Lasst mich ehrlich sein: Weder von Atomkraft noch davon, wie der Strommarkt funktioniert, habe ich genug Ahnung, um mir dazu wirklich eine Meinung bilden zu können. Wovon ich vielleicht ein bisschen Ahnung habe, das sind Debatten. Aber keine Sorge – ich möchte den Streit darüber, weshalb die EU nun Gas- und Atomkraft als nachhaltig einstuft, nicht wieder aufwärmen. Ebenso wenig will ich die Diskussion darüber, in welcher Reihenfolge der Atom- und Kohleausstieg in Deutschland hätten geplant werden sollen, auseinandernehmen. In Deutschland stehen wir mit dem Atomausstieg nun vor vollendeten Tatsachen: Im April wurden die letzten drei Atomkraftwerke abgeschaltet.

Trotzdem ist hier und da die Rede von einer neuen Art Mini-Kernkraftwerken, die sicherer sein sollen als die großen Kraftwerke.
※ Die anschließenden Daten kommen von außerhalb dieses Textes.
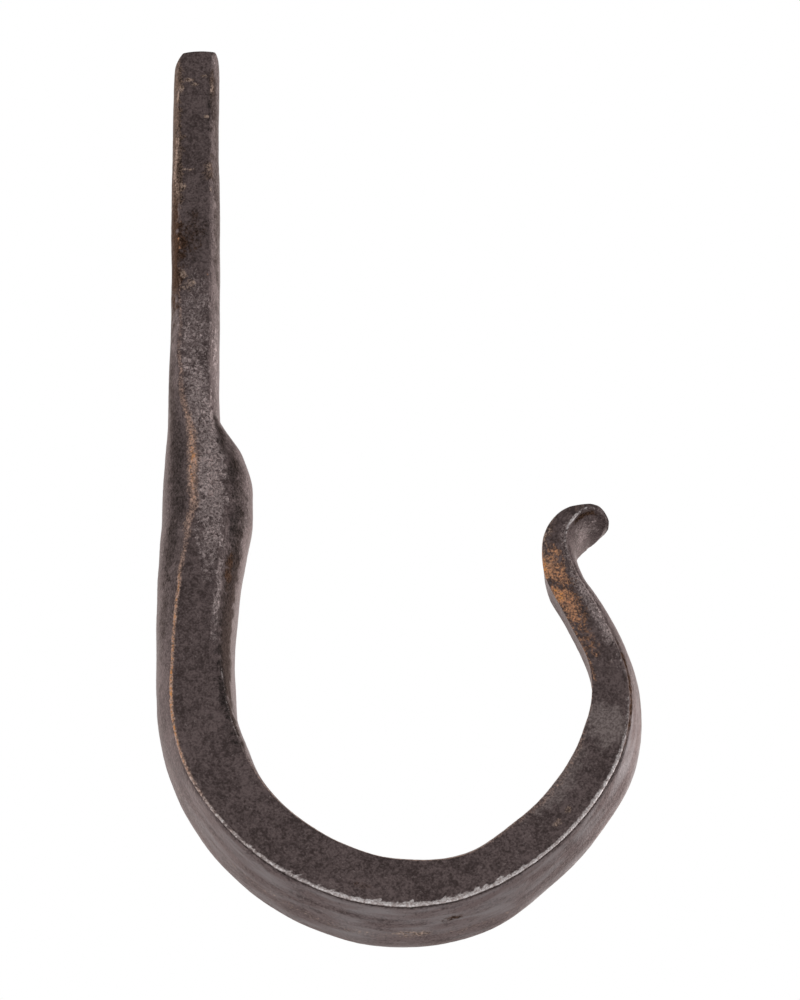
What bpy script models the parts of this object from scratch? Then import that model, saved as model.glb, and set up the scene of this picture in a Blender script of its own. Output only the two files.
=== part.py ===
"""Hand-forged hanging hook, modelled as the single bar of iron that it is.

The bar starts as a driving tang, swells into an upset shoulder, runs down into a limb, bends
round an open bowl, draws down to a slim rising limb and ends in a fanned tip that is rolled
outwards.

Frame: metres, +Z up along the tang, +X from the tang towards the tip, +Y towards the back of
the hook.  The origin is on the tang's axis, at the shoulder line where the tang's seat begins.
"""

import math

import bmesh
import bpy
import numpy as np

MM = 0.001

# ---------------------------------------------------------------- driving dimensions (mm)

TANG_LENGTH = 84.5          # from the shoulder line up to the blunt end
NECK_LENGTH = 65.5          # from the shoulder line down to where the bowl begins
MAX_RING_STEP = 3.0         # longest stretch of bar between two rings
MAX_RING_TURN = 4.0         # largest turn, in degrees, between two rings

# The bar's centreline, from the tang's end to the tip: name, length in mm, turn in degrees.
# A positive turn bends towards the mouth of the hook.
BENDS = [
    ("tang", TANG_LENGTH, 0.0),
    ("neck", NECK_LENGTH, 3.0),
    ("heel", 24.0, 33.0),
    ("bowl_left", 24.0, 32.0),
    ("bowl_bottom", 29.0, 47.0),
    ("bowl_right", 31.0, 40.0),
    ("rise", 10.0, 13.0),
    ("turn_in", 14.0, 28.0),
    ("limb", 16.0, 13.0),
    ("curl_rise", 10.0, -27.0),
    ("curl", 11.0, -82.0),
    ("curl_end", 5.6, -73.0),
]

# The bar's section, in mm, at named places along it.  Each row gives the distance from the
# tang's end, then the front face's reach to the outer and to the inner (mouth) side, the
# widest reach to each side, and the depth in front of and behind the centreline.  The last
# row's negative depth behind means that the fan's very edge lies wholly in front of it.
SECTIONS = [
    # place             along  face_out face_in wide_out wide_in front back
    ("tang_end",          0.0,     2.4,    4.6,     4.1,    5.0,  4.4,  5.0),
    ("tang_corner",       1.8,     3.2,    3.8,     4.7,    5.0,  4.7,  5.0),
    ("tang_upper",       15.0,     3.3,    3.3,     4.9,    5.0,  4.8,  5.0),
    ("tang_middle",      45.0,     3.2,    3.4,     5.0,    5.3,  5.2,  5.0),
    ("tang_lower",       60.0,     3.1,    3.5,     4.8,    5.3,  5.4,  5.0),
    ("tang_root",        78.0,     2.9,    3.5,     5.1,    5.2,  5.8,  5.0),
    ("shoulder_start",   86.0,     1.8,    3.6,     5.3,    5.5,  6.3,  5.3),
    ("shoulder_slope",   94.0,     0.8,    4.6,     5.8,   10.1,  7.0,  6.0),
    ("shoulder_crest",  102.0,     0.4,    7.3,     6.3,   12.0,  7.6,  6.8),
    ("shoulder_full",   108.0,     0.5,    7.0,     6.6,   11.9,  7.8,  7.2),
    ("shoulder_fall",   115.0,     1.6,    5.6,     7.1,   10.6,  7.8,  7.6),
    ("limb_top",        125.0,     3.2,    5.0,     7.7,    8.8,  7.8,  7.8),
    ("limb_middle",     140.0,     4.8,    4.8,     8.3,    7.2,  8.0,  8.0),
    ("limb_foot",       150.0,     5.5,    5.5,     8.5,    7.3,  8.0,  8.2),
    ("heel_start",      162.0,     5.7,    6.2,     8.0,    7.9,  8.1,  8.5),
    ("heel_end",        176.0,     5.3,    6.1,     7.6,    7.0,  8.2,  8.8),
    ("bowl_left",       195.0,     4.9,    5.9,     7.6,    6.2,  8.1,  8.8),
    ("bowl_bottom",     213.0,     4.8,    4.9,     7.7,    5.9,  7.6,  8.6),
    ("bowl_turn",       225.0,     4.4,    4.1,     7.6,    5.7,  7.1,  8.2),
    ("bowl_right",      238.0,     3.9,    5.1,     6.3,    5.6,  6.4,  7.4),
    ("rise_start",      250.0,     3.6,    5.2,     6.4,    5.2,  5.3,  6.2),
    ("rise_end",        262.0,     3.8,    4.9,     7.3,    4.4,  4.2,  4.9),
    ("limb_bend",       277.0,     3.6,    3.7,     6.4,    3.1,  3.6,  4.2),
    ("limb_start",      283.0,     3.3,    3.4,     6.2,    2.7,  3.6,  4.0),
    ("slim_limb",       290.0,     3.0,    3.8,     5.8,    2.9,  3.6,  3.8),
    ("limb_end",        302.0,     2.8,    3.4,     4.8,    2.9,  3.9,  4.0),
    ("curl_base",       309.0,     2.3,    2.6,     3.8,    3.0,  4.7,  5.6),
    ("curl_middle",     315.0,     1.8,    1.7,     2.7,    2.0,  5.5,  6.8),
    ("fan",             319.5,     0.8,    0.5,     1.8,    0.9,  5.8,  7.8),
    ("fan_side",        321.5,     0.7,    0.5,     1.4,    0.7,  5.4,  7.9),
    ("fan_shoulder",    322.6,     0.6,    0.4,     1.2,    0.5,  4.7,  7.0),
    ("fan_corner",      323.6,     0.5,    0.3,     1.0,    0.4,  3.8,  4.6),
    ("fan_end",         324.3,     0.4,    0.3,     0.9,    0.4,  2.8,  1.6),
    ("fan_edge",        324.6,     0.4,    0.2,     0.8,    0.3,  2.0, -0.4),
]

# Degrees by which the section leans back towards the outer side, about its front edge.
TWIST = [(300.0, 0.0), (309.0, 7.0), (315.0, 11.0), (320.0, 8.0), (324.6, 2.0)]

# The bar's flanks: how much of the flare from front face to widest reach has been gained
# (second value) at a fraction of the depth (first value), from the front face backwards.
ROUND_FLANK = [(0.0, 0.0), (0.14, 0.45), (0.32, 0.82), (0.60, 1.0), (0.86, 0.98)]
FLAT_FLANK = [(0.0, 0.0), (0.14, 0.22), (0.32, 0.46), (0.60, 0.76), (0.86, 0.94)]
# How flat the outer flank is forged (second value) at a distance along the bar (first value).
OUTER_FLATNESS = [(150.0, 0.0), (172.0, 1.0), (272.0, 1.0), (292.0, 0.3), (306.0, 0.0)]
BACK_ROUND = 0.11           # back corner's round-over, as a fraction of the bar's half width

IRON_COLOUR = (0.060, 0.048, 0.045, 1.0)
IRON_ROUGHNESS = 0.45
IRON_METALLIC = 0.85


# ---------------------------------------------------------------- helpers

def clear_scene():
    for item in list(bpy.data.objects):
        bpy.data.objects.remove(item, do_unlink=True)


def make_iron():
    iron = bpy.data.materials.new("forged_iron")
    iron.use_nodes = True
    shader = iron.node_tree.nodes["Principled BSDF"]
    shader.inputs["Base Color"].default_value = IRON_COLOUR
    shader.inputs["Roughness"].default_value = IRON_ROUGHNESS
    shader.inputs["Metallic"].default_value = IRON_METALLIC
    return iron


def centreline_rings():
    """Distance along the bar, position and heading of each ring, starting at the tang's end."""
    distance, x, z, heading = 0.0, 0.0, TANG_LENGTH, -90.0
    rings = [(distance, x, z, heading)]
    for _, length, turn in BENDS:
        steps = math.ceil(max(length / MAX_RING_STEP, abs(turn) / MAX_RING_TURN))
        for _ in range(steps):
            middle = math.radians(heading + turn / steps / 2)
            x += length / steps * math.cos(middle)
            z += length / steps * math.sin(middle)
            heading += turn / steps
            distance += length / steps
            rings.append((distance, x, z, heading))
    return rings


def monotone_slopes(along, values):
    """Slopes for a smooth curve that never swings past the values it joins."""
    steps = np.diff(along)
    rates = np.diff(values) / steps
    slopes = np.zeros(len(values))
    slopes[0] = rates[0]
    slopes[-1] = rates[-1]
    for i in range(1, len(values) - 1):
        before, after = rates[i - 1], rates[i]
        if before * after > 0:
            slopes[i] = 2 * before * after / (before + after)
    return slopes


def value_at(distance, along, values):
    """The value at a distance along the bar, on a smooth curve through the given ones."""
    along = np.array(along)
    values = np.array(values)
    slopes = monotone_slopes(along, values)
    i = int(np.clip(np.searchsorted(along, distance) - 1, 0, len(along) - 2))
    span = along[i + 1] - along[i]
    t = min(max((distance - along[i]) / span, 0.0), 1.0)
    return (
        values[i] * (1 + 2 * t) * (1 - t) ** 2
        + slopes[i] * span * t * (1 - t) ** 2
        + values[i + 1] * t * t * (3 - 2 * t)
        - slopes[i + 1] * span * t * t * (1 - t)
    )


def section_sizes(distance):
    """The six section sizes at a distance along the bar, in the order of SECTIONS."""
    along = [row[1] for row in SECTIONS]
    return [value_at(distance, along, [row[column] for row in SECTIONS]) for column in range(2, 8)]


def outer_gains(distance):
    """The outer flank's gains, between the round flank's and the flat one's."""
    flatness = value_at(distance, *zip(*OUTER_FLATNESS))
    return [(1 - flatness) * soft[1] + flatness * flat[1] for soft, flat in zip(ROUND_FLANK, FLAT_FLANK)]


def leaned(across, deep, front, lean):
    """A point of the section, turned about the middle of the section's front edge."""
    reach = deep + front
    return (
        across * math.cos(lean) - reach * math.sin(lean),
        across * math.sin(lean) + reach * math.cos(lean) - front,
    )


def section_outline(distance):
    """Closed outline of the bar as (across, deep) points; across grows towards the mouth."""
    face_out, face_in, wide_out, wide_in, front, back = section_sizes(distance)
    corner = BACK_ROUND * (wide_out + wide_in) / 2
    levels = [-front + (front + back) * part for part, _ in ROUND_FLANK]
    inner = [face_in + (wide_in - face_in) * gain for _, gain in ROUND_FLANK]
    outer = [-face_out - (wide_out - face_out) * gain for gain in outer_gains(distance)]
    outline = list(zip(inner, levels))
    outline += [(wide_in - corner, back), (corner - wide_out, back)]
    outline += list(zip(outer, levels))[::-1]
    lean = math.radians(value_at(distance, *zip(*TWIST)))
    return [leaned(across, deep, front, lean) for across, deep in outline]


# ---------------------------------------------------------------- the hook

def build_hook(iron):
    """Loft the bar's section along its centreline and close both ends."""
    mesh = bmesh.new()
    rings = []
    for distance, x, z, heading in centreline_rings():
        across_x = -math.sin(math.radians(heading))
        across_z = math.cos(math.radians(heading))
        ring = [
            mesh.verts.new(((x + across * across_x) * MM, deep * MM, (z + across * across_z) * MM))
            for across, deep in section_outline(distance)
        ]
        rings.append(ring)
    for ring, following in zip(rings, rings[1:]):
        for i, corner in enumerate(ring):
            j = (i + 1) % len(ring)
            mesh.faces.new((corner, ring[j], following[j], following[i]))
    mesh.faces.new(rings[0])
    mesh.faces.new(rings[-1])
    bmesh.ops.recalc_face_normals(mesh, faces=mesh.faces)

    data = bpy.data.meshes.new("forged_hook")
    mesh.to_mesh(data)
    mesh.free()
    data.shade_smooth()
    data.set_sharp_from_angle(angle=math.radians(40))
    data.materials.append(iron)
    hook = bpy.data.objects.new("forged_hook", data)
    bpy.context.scene.collection.objects.link(hook)
    return hook


clear_scene()
build_hook(make_iron())
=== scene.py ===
"""Looks of the hand-forged hanging hook: its fine surface, its iron, the light and the camera.

The hook is lofted again from the driving values of its CAD model, at a much finer step, and the
marks of forging and use are worked into that surface.  Lengths in the tables are millimetres.
"""

import math

import bpy
import numpy as np
from mathutils import Matrix, Vector, noise


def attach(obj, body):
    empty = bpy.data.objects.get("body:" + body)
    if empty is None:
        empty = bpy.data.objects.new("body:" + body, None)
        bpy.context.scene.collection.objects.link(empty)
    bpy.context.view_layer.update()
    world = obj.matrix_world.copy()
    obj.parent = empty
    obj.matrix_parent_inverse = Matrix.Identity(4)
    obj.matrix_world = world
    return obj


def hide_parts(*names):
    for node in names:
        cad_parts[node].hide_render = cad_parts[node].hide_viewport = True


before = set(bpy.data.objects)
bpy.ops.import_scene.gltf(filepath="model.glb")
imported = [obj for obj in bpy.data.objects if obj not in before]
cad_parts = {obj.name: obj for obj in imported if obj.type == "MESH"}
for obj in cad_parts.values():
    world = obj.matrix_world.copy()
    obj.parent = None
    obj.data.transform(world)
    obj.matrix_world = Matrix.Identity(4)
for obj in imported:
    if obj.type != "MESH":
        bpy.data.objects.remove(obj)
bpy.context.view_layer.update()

MM = 0.001

# ---------------------------------------------------------------- the bar, as in the CAD model

TANG_LENGTH = 84.5

# Stretch of the centreline, its length, and its turn in degrees (positive towards the mouth).
BENDS = [
    ("tang", TANG_LENGTH, 0.0),
    ("neck", 65.5, 3.0),
    ("heel", 24.0, 33.0),
    ("bowl_left", 24.0, 32.0),
    ("bowl_bottom", 29.0, 47.0),
    ("bowl_right", 31.0, 40.0),
    ("rise", 10.0, 13.0),
    ("turn_in", 14.0, 28.0),
    ("limb", 16.0, 13.0),
    ("curl_rise", 10.0, -27.0),
    ("curl", 11.0, -82.0),
    ("curl_end", 5.6, -73.0),
]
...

Expertinnen und Experten scheinen sich bisher jedoch darüber einig zu sein, dass die keinen großen Beitrag zum Klimaschutz leisten könnten. Ihre Leistung bei der Stromproduktion ist nämlich so gering, dass mehrere Tausend von ihnen gebaut werden müssten, um die großen Reaktoren zu ersetzen. Doch wir Menschen sind weit entfernt davon, dieses Ziel in den nächsten Jahren zu erreichen.
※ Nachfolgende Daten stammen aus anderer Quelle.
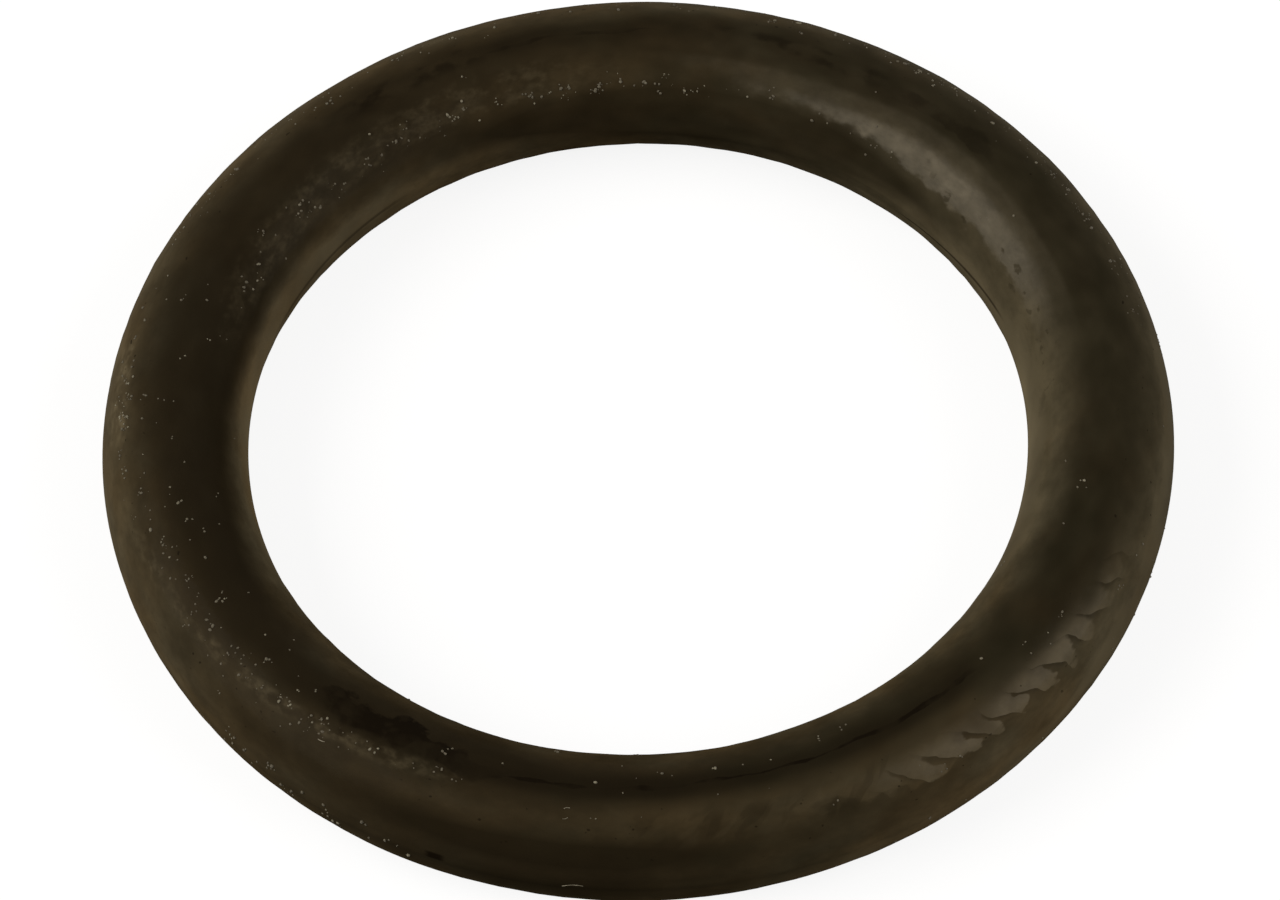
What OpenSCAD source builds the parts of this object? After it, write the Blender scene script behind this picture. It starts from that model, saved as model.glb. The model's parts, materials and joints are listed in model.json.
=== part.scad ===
// Rubber o-ring, moulded in one piece between two mould halves.
// The ring lies flat: its axis is Z and its parting plane is Z = 0.

/* [Ring] */
// Inner diameter, across the round section and not its flash
inner_d = 19; // [8:0.5:60]
// Diameter of the round section
section_d = 3.5; // [1.6:0.1:6]

/* [Parting line] */
// Width of the trimmed flash that runs round the inside
inner_flash_w = 0.16; // [0.1:0.02:0.3]
// How far the inside flash stands above the round section
inner_flash_h = 0.05; // [0.02:0.01:0.1]
// Width of the trimmed flash that runs round the outside
outer_flash_w = 0.12; // [0.1:0.02:0.3]
// How far the outside flash stands above the round section
outer_flash_h = 0.03; // [0.02:0.01:0.1]
// Radius of the root where a flash runs into the round section
flash_root_r = 0.03; // [0.02:0.01:0.1]

/* [Hidden] */

section_r = section_d / 2;
// From the ring's axis to the centre of its section
ring_r = inner_d / 2 + section_r;
// A root arc dips this far into the round section, so that the two always meet
root_dip = 0.0001;

ring_sides = 180;
section_sides = 90;
root_sides = 32;

// Black rubber with a warm brown cast
rubber = [0.16, 0.14, 0.10];

// One flash in profile, pointing along +X from the section's centre.
// Its crown is straight, so that it sweeps a narrow cylindrical land.
module flash_profile(width, height) {
    crown_x = section_r + height;
    // Centre of the root arc, which touches the flash's side and the round section
    root_y = width / 2 + flash_root_r;
    root_x = sqrt(pow(section_r + flash_root_r - root_dip, 2) - pow(root_y, 2));
    beyond = height + flash_root_r;
    difference() {
        polygon([
            [0, 0],
            [root_x, -root_y],
            [crown_x, -root_y],
            [crown_x, root_y],
            [root_x, root_y]
        ]);
        for (side = [-1, 1])
            translate([root_x, side * root_y]) {
                circle(flash_root_r, $fn = root_sides);
                translate([0, -flash_root_r])
                    square([beyond, 2 * flash_root_r]);
            }
    }
}

// The moulded section: a full round with a flash on each side of it
module section_profile() {
    circle(section_r, $fn = section_sides);
    flash_profile(outer_flash_w, outer_flash_h);
    mirror([1, 0])
        flash_profile(inner_flash_w, inner_flash_h);
}

module o_ring() {
    color(rubber)
        rotate_extrude($fn = ring_sides)
            translate([ring_r, 0])
                section_profile();
}

o_ring();
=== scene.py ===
import json
import math
import random

import bpy
from mathutils import Matrix, Vector
from mathutils.bvhtree import BVHTree


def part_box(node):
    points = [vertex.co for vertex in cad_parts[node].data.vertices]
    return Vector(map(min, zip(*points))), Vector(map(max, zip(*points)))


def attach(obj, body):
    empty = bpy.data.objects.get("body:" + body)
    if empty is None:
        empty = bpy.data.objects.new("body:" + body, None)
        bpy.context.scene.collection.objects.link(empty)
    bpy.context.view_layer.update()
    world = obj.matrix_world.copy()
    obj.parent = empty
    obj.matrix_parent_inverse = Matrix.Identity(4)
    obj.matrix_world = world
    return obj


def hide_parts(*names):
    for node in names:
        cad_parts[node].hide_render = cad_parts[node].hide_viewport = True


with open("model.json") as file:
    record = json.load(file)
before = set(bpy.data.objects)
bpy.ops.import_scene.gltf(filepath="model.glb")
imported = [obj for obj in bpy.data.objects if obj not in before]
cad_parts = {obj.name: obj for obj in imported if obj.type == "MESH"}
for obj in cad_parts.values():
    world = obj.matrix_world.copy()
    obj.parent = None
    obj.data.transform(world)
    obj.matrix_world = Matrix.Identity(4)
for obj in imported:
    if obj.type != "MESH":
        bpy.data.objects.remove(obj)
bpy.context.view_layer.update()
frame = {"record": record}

# Camera.
# A long lens looks down on the ring from the front. The ring's far side is up in
# the picture, and the whole ring is turned a little anticlockwise.
MM = 0.001
camera_elevation = math.radians(54.55)
camera_roll = math.radians(-1.99)
camera_distance = 417 * MM
camera_lens = 483
photo_width = 1280
# How far the ring's centre lies left of the picture's centre, and above it, in photo pixels
centre_left = 2.0
centre_above = 5.5

camera_data = bpy.data.cameras.new("camera")
camera_data.sensor_width = 36
camera_data.lens = camera_lens
camera_data.shift_x = centre_left / photo_width
camera_data.shift_y = -centre_above / photo_width
camera_data.clip_start = 10 * MM
camera_data.clip_end = 10
camera = bpy.data.objects.new("camera", camera_data)
bpy.context.scene.collection.objects.link(camera)
bpy.context.scene.camera = camera
camera_tilt = Matrix.Rotation(math.pi / 2 - camera_elevation, 4, "X")
camera_turn = camera_tilt @ Matrix.Rotation(camera_roll, 4, "Z")
camera_back = Vector((0, -math.cos(camera_elevation), math.sin(camera_elevation)))
camera.matrix_world = Matrix.Translation(camera_back * camera_distance) @ camera_turn

# Floor and light.
# A pale matt table, lit by a large soft box on the left and another on the right and
# nearer the camera, with a dim room around them.
bpy.context.scene.view_settings.view_transform = "Standard"
cad_low, cad_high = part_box("o_ring")
floor_size = 1.6
floor_paint = (0.45, 0.45, 0.45, 1)
# What the camera and reflections see of the floor: mostly white, with the rest left for the shadow
floor_white = 0.86
floor_shadow_share = 0.4
room_light = 0.2
room_seen = 1.0
box_distance = 0.6


def deselect_all():
    """Leaves nothing selected, in object mode."""
    if bpy.context.object and bpy.context.object.mode != "OBJECT":
        bpy.ops.object.mode_set(mode="OBJECT")
    bpy.ops.object.select_all(action="DESELECT")


def add_node(tree, kind, values=None, links=None, **settings):
    """A node of a shader tree, with values and links for its inputs by name or number."""
    node = tree.nodes.new(kind)
    for name, value in settings.items():
        setattr(node, name, value)
    for name, value in (values or {}).items():
        node.inputs[name].default_value = value
    for name, socket in (links or {}).items():
        tree.links.new(socket, node.inputs[name])
    return node


def calc(tree, operation, a, b=0.0, c=None):
    """One step of arithmetic on sockets or numbers."""
    node = add_node(tree, "ShaderNodeMath", operation=operation)
    for place, part in enumerate((a, b) if c is None else (a, b, c)):
        if isinstance(part, bpy.types.NodeSocket):
            tree.links.new(part, node.inputs[place])
        else:
            node.inputs[place].default_value = part
    return node.outputs[0]


def more(tree, base, share, amount):
    """The base and a share of the amount on top, all sockets or numbers."""
    return calc(tree, "MULTIPLY_ADD", share, amount, base)


def highest(tree, *parts):
    """The greatest of several sockets or numbers."""
    result = parts[0]
    for part in parts[1:]:
        result = calc(tree, "MAXIMUM", result, part)
    return result


def seen_rays(tree):
    """1 where a camera, glossy or transmission ray looks, 0 for the light itself."""
    path = add_node(tree, "ShaderNodeLightPath")
    kinds = ("Is Camera Ray", "Is Glossy Ray", "Is Transmission Ray")
    return highest(tree, *[path.outputs[kind] for kind in kinds])


def soft_box(name, azimuth, elevation, width, height, radiance, colour):
    """A rectangular lamp that faces the ring. Azimuth 0 is +X, 90 is away from the camera."""
    a = math.radians(azimuth)
    e = math.radians(elevation)
    lamp = bpy.data.lights.new(name, "AREA")
    lamp.shape = "RECTANGLE"
    lamp.size = width
    lamp.size_y = height
    lamp.energy = radiance * math.pi * width * height
    lamp.color = colour
    box = bpy.data.objects.new(name, lamp)
    bpy.context.scene.collection.objects.link(box)
    out = Vector((math.cos(e) * math.cos(a), math.cos(e) * math.sin(a), math.sin(e)))
    facing = out.to_track_quat("Z", "Y").to_matrix().to_4x4()
    box.matrix_world = Matrix.Translation(out * box_distance) @ facing
    box.visible_camera = False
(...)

Allerdings haben es sich einige Menschen in den Kopf gesetzt, das Klima-Problem auf globaler Ebene – zumindest teilweise – mit Atomkraft zu lösen. Organisationen wie Terra Praxis argumentieren, dass Kernenergie zwar nicht hundertprozentig sicher sei, aber dass die Nutzung von Kohlekraftwerken sicherlich mehr Menschenleben kosten würde. So mischen sie die Debatte um die „richtige“ Form der Energieversorgung (wieder) auf. Auf ihrer Website wirbt die Organisation damit, Lösungen zu entwickeln, die nicht von individuellen Verhaltensänderungen abhängen – wie bequem, wenngleich da eine große Portion Technologie-Optimismus mitschwingt. Und wie sollen derartige Lösungen dann in die Praxis umgesetzt werden? Mit der „Kraft des Marktes“ – also wirtschaftlichen Anreizen – natürlich, denn so lassen sich menschliche Wünsche nach Klimaschutz und Wohlstand (zumindest scheinbar) vereinen. Und sobald es dann doch mal um Sicherheitsrisiken geht, wird die Debatte schnell auf die Schwächen anderer Energieträger gelenkt. Durch dieses Ablenkungsmanöver treten die Risiken von Atomkraft schnell wieder in den Hintergrund.

Der Punkt ist: Kernenergie ist nicht nur nicht ganz risikofrei, sondern im Vergleich zu erneuerbaren Energien auch teuer und braucht oft eine noch längere Vorlaufzeit. Diese Zeit haben wir aber nicht. Und bevor wir uns darum kümmern, den CO2-Ausstoß anderer Länder mithilfe von Atomkraft zu senken, sollten wir vielleicht erst einmal unseren eigenen Fußabdruck in den Griff bekommen. Neben dem Ausbau von Sonnen- und Windkraft braucht es dazu neue Speichermöglichkeiten, und – noch viel wichtiger – Einspar-Maßnahmen. Denn je weniger Strom wir Menschen  in den kommenden Jahren verbrauchen, desto weniger muss auch geliefert werden – und desto besser kommen wir in Deutschland dann auch ohne Kern- und Kohlekraft aus.